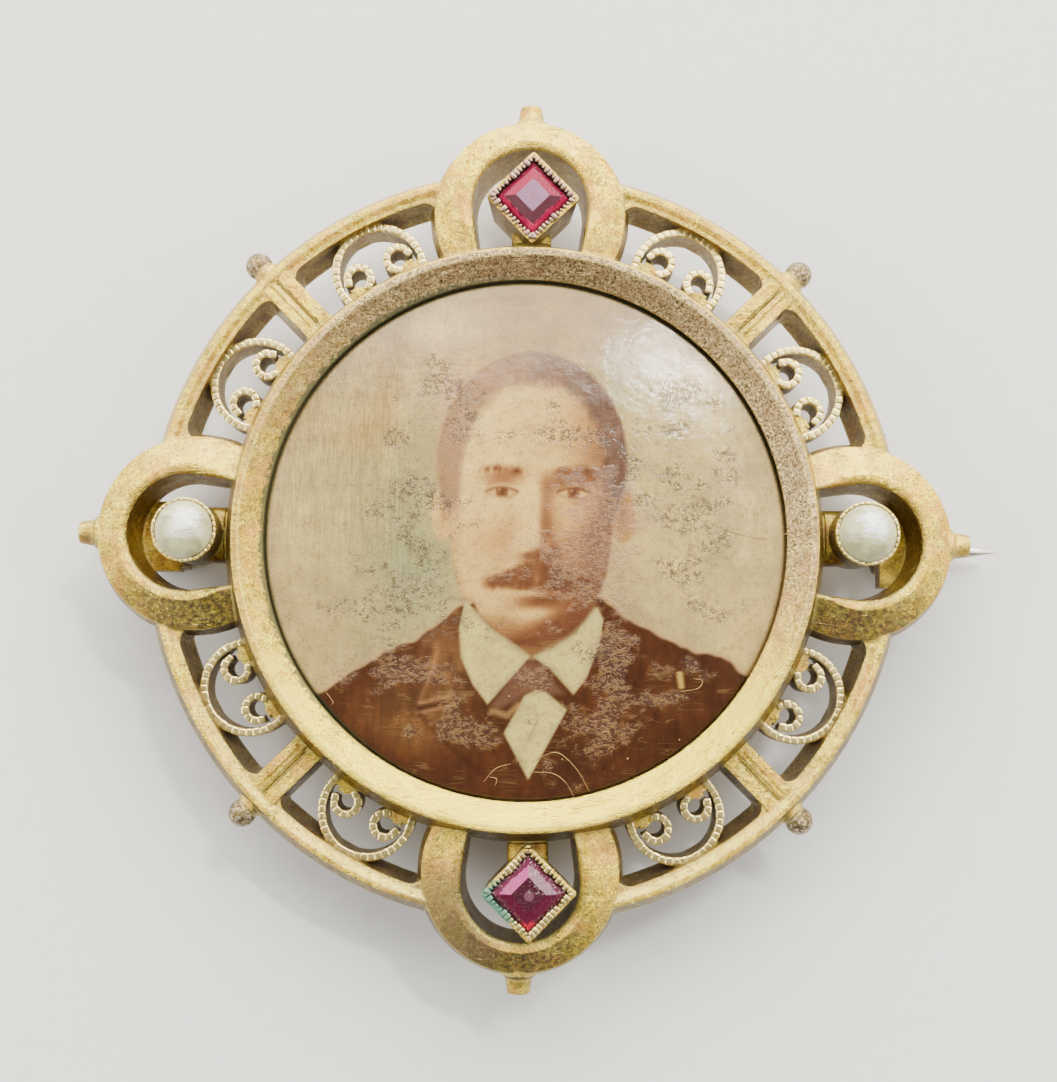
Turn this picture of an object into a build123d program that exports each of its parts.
"""Round portrait brooch: an openwork frame, a domed portrait, two stones, two pearls and a pin.

Millimetres, +Z up.  The brooch lies face up on the feet of its hinge and catch, so z = 0 is the
plane it rests on, x = y = 0 is the axis of the portrait, and +Y is the top of the portrait.
"""
from build123d import *

import os

# Portrait, bezel and back plate
bezel_width = 1.88          # from the clear opening to the outside of the collar
bezel_rise = 0.85           # ridge of the bezel above its lip
lip_reach = 0.45            # how far the lip covers the edge of the portrait
lip_height = 0.4
portrait_rise = 1.3         # dome of the portrait, edge to middle
portrait_edge = 0.7         # thickness of the portrait at its edge
back_plate_height = 0.5
play = 0.06                 # air between two pieces

# Openwork
rim_diameter = 35.6         # across the round rim
rim_width = 0.95            # top of the rim, inside edge to outside edge
rim_depth = 2.4             # back of the frame to the crest of the rim
openwork_width = 2.85       # from the rim in to the collar of the bezel
lobe_diameter = 9.5         # one horseshoe lobe, measured outside
lobe_beyond_rim = 2.3       # how far a lobe stands out past the rim
lobe_band = 1.7             # width of the lobe's band at its tip
lobe_above_rim = 0.65       # lobes stand prouder than the rim
draft = 4.5                 # degrees, slope of the cast walls
strut_width = 1.46          # across both reeds
scroll_angle = 29.2         # degrees from the middle of a lobe to the middle of a scroll
finial_diameter = 1.28
knob_length = 0.75
knob_diameter = 1.75

# Settings and what they hold
setting_height = 6.6        # top of every setting above the resting plane
stone_setting_side = 3.1
stone_side = 2.5
stone_crown = 0.5           # table above the girdle
stone_pavilion = 1.1        # keel below the girdle
pearl_setting_diameter = 2.96
pearl_diameter = 2.58
pearl_crown = 1.1           # top of the pearl above its widest part
stone_stem = 1.9            # width of the web that carries a square setting
pearl_stem = 2.6            # and of the web that carries a round one

# Pin, hinge and catch
pin_space = 2.7             # resting plane to the back of the frame
pin_diameter = 0.84
pin_overhang = 2.35         # how far the point passes the knob beside it
hinge_width = 2.9
catch_width = 1.5
catch_foot_width = 3.9

# Levels above the resting plane
back_z = pin_space
rim_crest_z = back_z + rim_depth
belly_z = back_z + rim_depth * 0.62         # where rim and lobes are widest
scroll_top_z = back_z + rim_depth * 0.71
lobe_crest_z = rim_crest_z + lobe_above_rim
lip_z = lobe_crest_z - 0.15
ridge_z = lip_z + bezel_rise
girdle_z = setting_height - stone_crown * 0.3
web_top_z = rim_crest_z - rim_depth * 0.12
pearl_seat = pearl_diameter * 0.32
disc_top_z = lip_z - lip_height - play
pin_z = pin_diameter * 1.35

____

Objective: Reproduce the material precisely, including every line.

Completed task:
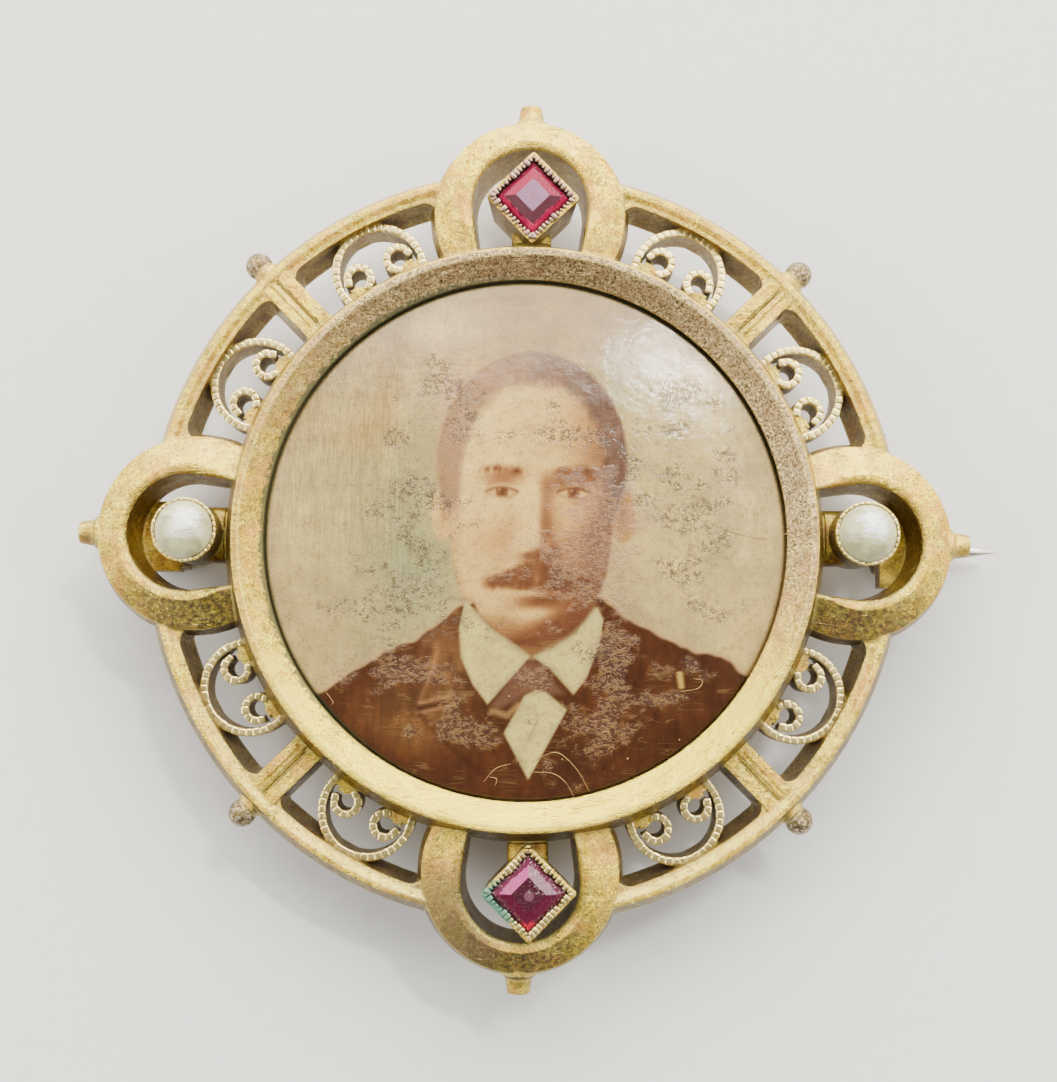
Turn this picture of an object into a build123d program that exports each of its parts.
"""Round portrait brooch: an openwork frame, a domed portrait, two stones, two pearls and a pin.

Millimetres, +Z up.  The brooch lies face up on the feet of its hinge and catch, so z = 0 is the
plane it rests on, x = y = 0 is the axis of the portrait, and +Y is the top of the portrait.
"""
from build123d import *

import os

# Portrait, bezel and back plate
bezel_width = 1.88          # from the clear opening to the outside of the collar
bezel_rise = 0.85           # ridge of the bezel above its lip
lip_reach = 0.45            # how far the lip covers the edge of the portrait
lip_height = 0.4
portrait_rise = 1.3         # dome of the portrait, edge to middle
portrait_edge = 0.7         # thickness of the portrait at its edge
back_plate_height = 0.5
play = 0.06                 # air between two pieces

# Openwork
rim_diameter = 35.6         # across the round rim
rim_width = 0.95            # top of the rim, inside edge to outside edge
rim_depth = 2.4             # back of the frame to the crest of the rim
openwork_width = 2.85       # from the rim in to the collar of the bezel
lobe_diameter = 9.5         # one horseshoe lobe, measured outside
lobe_beyond_rim = 2.3       # how far a lobe stands out past the rim
lobe_band = 1.7             # width of the lobe's band at its tip
lobe_above_rim = 0.65       # lobes stand prouder than the rim
draft = 4.5                 # degrees, slope of the cast walls
strut_width = 1.46          # across both reeds
scroll_angle = 29.2         # degrees from the middle of a lobe to the middle of a scroll
finial_diameter = 1.28
knob_length = 0.75
knob_diameter = 1.75

# Settings and what they hold
setting_height = 6.6        # top of every setting above the resting plane
stone_setting_side = 3.1
stone_side = 2.5
stone_crown = 0.5           # table above the girdle
stone_pavilion = 1.1        # keel below the girdle
pearl_setting_diameter = 2.96
pearl_diameter = 2.58
pearl_crown = 1.1           # top of the pearl above its widest part
stone_stem = 1.9            # width of the web that carries a square setting
pearl_stem = 2.6            # and of the web that carries a round one

# Pin, hinge and catch
pin_space = 2.7             # resting plane to the back of the frame
pin_diameter = 0.84
pin_overhang = 2.35         # how far the point passes the knob beside it
hinge_width = 2.9
catch_width = 1.5
catch_foot_width = 3.9

# Levels above the resting plane
back_z = pin_space
rim_crest_z = back_z + rim_depth
belly_z = back_z + rim_depth * 0.62         # where rim and lobes are widest
scroll_top_z = back_z + rim_depth * 0.71
lobe_crest_z = rim_crest_z + lobe_above_rim
lip_z = lobe_crest_z - 0.15
ridge_z = lip_z + bezel_rise
girdle_z = setting_height - stone_crown * 0.3
web_top_z = rim_crest_z - rim_depth * 0.12
pearl_seat = pearl_diameter * 0.32
disc_top_z = lip_z - lip_height - play
pin_z = pin_diameter * 1.35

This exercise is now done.